Le 3° du I permet à l'ordonnance de compléter les missions de la Caisse centrale de réassurance (CCR) , afin de lui permettre de concourir aux nouvelles obligations à la charge des assureurs et à la mise en oeuvre de ce groupement.

Le 4° du I précise que l'ordonnance définira les modalités de contrôle et les sanctions administratives permettant d'assurer l'effectivité des dispositions du présent projet de loi, et le 5° du I prévoit que l'ordonnance fixera les obligations déclaratives incombant aux exploitants agricoles qui ne sont pas assurés. Enfin, le 6° et le 7° du I prévoient respectivement que l'ordonnance précisera les conditions dans lesquelles les dispositions du projet de loi seront appliquées aux contrats en cours, et apportera les dispositions législatives nécessaires pour assurer le respect de la hiérarchie des normes, la cohérence rédactionnelle et l'harmonisation du droit.

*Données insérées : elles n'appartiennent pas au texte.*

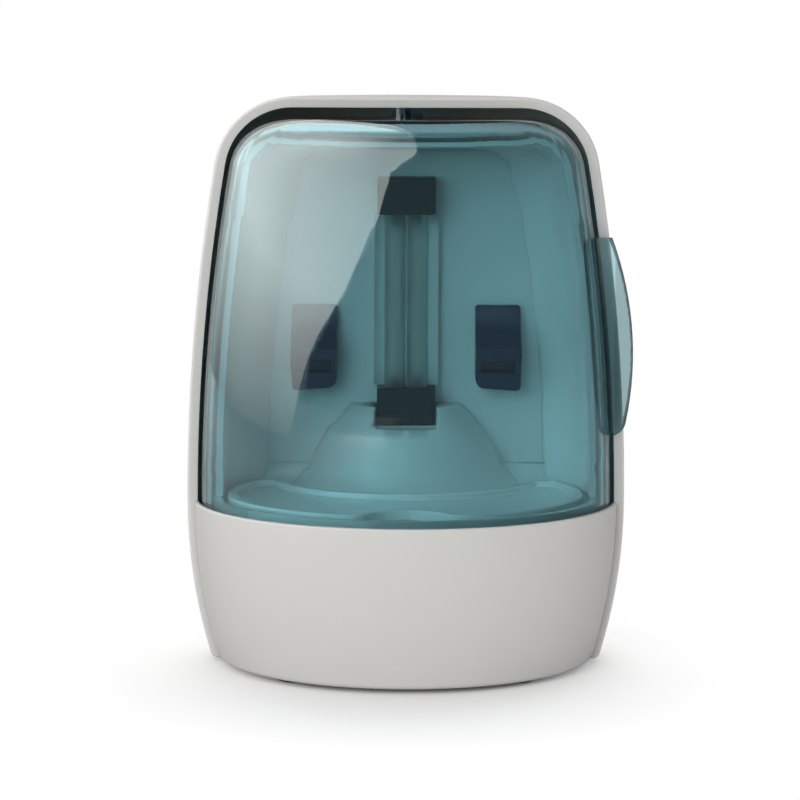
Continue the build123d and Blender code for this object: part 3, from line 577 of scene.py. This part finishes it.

Le II de l'article 7 prévoit que les ordonnances prévues en application du I sont prises dans un délai de neuf mois à compter de la promulgation du présent projet de loi, à l'exception de l'ordonnance relative aux obligations à la charge des assureurs, la constitution du groupement et les missions de la CCR, qui est prise dans un délai de six mois . Ce délai plus restreint est issu de l'adoption par la commission des affaires économiques de l'Assemblée nationale d'un sous-amendement du rapporteur, afin de trouver un compromis entre l'exigence de rapidité et le délai nécessaire aux consultations techniques pour la préparation de cette ordonnance. En outre, un projet de loi de ratification est déposé devant le Parlement dans un délai de trois mois à compter de la publication de chacune des ordonnances prévues au I de l'article 7.


* 12 Étude d'impact, p. 36.

* 13 Idem.

* 14 Comme l'ont rappelé le Conseil d'État dans son avis sur le projet de loi portant réforme des outils de gestion des risques climatiques en agriculture (§10) et les auditions menées par les rapporteurs.